Vicopisano [Photo Credits: lorello]
Vicopisano [Photo Credits: lorello]

6. Castelnuovo di Val di Cecina

Castelnuovo Val di Cecina is a well-preserved medieval village encircled by pristine countryside. Castelnuovo di Val di Cecina is composed by two areas physically separated from each other by two villages (Pomarance and Radicondoli), plus it boasts one of the narrowest streets in the world called the “chiassino”. The upper part of the village is also the oldest and includes the castle, the church of S. Salvatore, built on the foundations of the ancient castle, and the Holy Crypt. The lower part includes the boundary wall that was built at a later date, of which the Porta Fiorentina and the Porta Romana stil remain today. Between these two entrances there is the little church of S. Sebastiano.

Castelnuovo in Val di Cecina [Photo Credits: Luca Bevilacqua]
Castelnuovo in Val di Cecina [Photo Credits: Luca Bevilacqua]

7. Terricciola

The ancient village of Terricciola stands where the Era Valley, the Cascina Valley and the stream Sterza meet. It dates back to Etruscan times and originally consisted of a series of defensive towers, a defence system that granted the village an important role in the twelfth century. Some of the most interesting monuments in the area are the Sanctuary of Madonna di Monterosso, the ancient Abbey of Camaldolese di Morrona with its annexed twelfth-century Romanesque church, villa Gherardi del Testa and villa Cempini Meazzuoli, the village of Soiano with its Baroque bell tower by Bellincioni and the parish church in Pitti.

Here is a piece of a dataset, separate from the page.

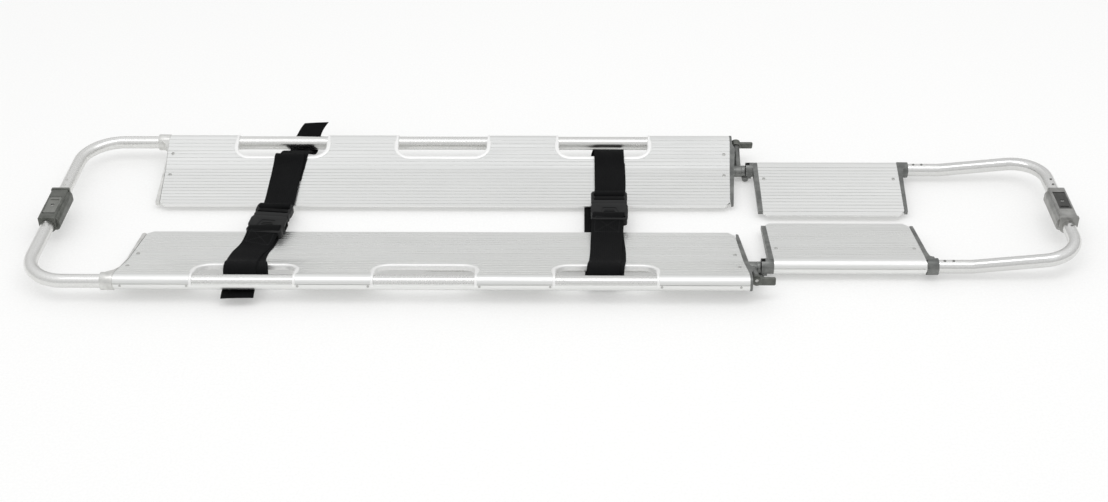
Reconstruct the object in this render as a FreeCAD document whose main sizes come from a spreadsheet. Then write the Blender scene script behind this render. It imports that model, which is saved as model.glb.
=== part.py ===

Terricciola [Photo Credits: Serena Puosi - Tuscany Social Media Team]
Terricciola [Photo Credits: Serena Puosi - Tuscany Social Media Team]

8. Lajatico

Lajatico stands on a hill to the left of the river Era and the earliest settlements date to Etruscan-Roman times, but the current village has twelfth-century origins. Lajatico is also home to the Teatro del Silenzio (Theatre of Silence), an amphitheatre created out of the natural conformation of the hillside, the brainchild of worldwide famous singer Andrea Bocelli who comes from this area.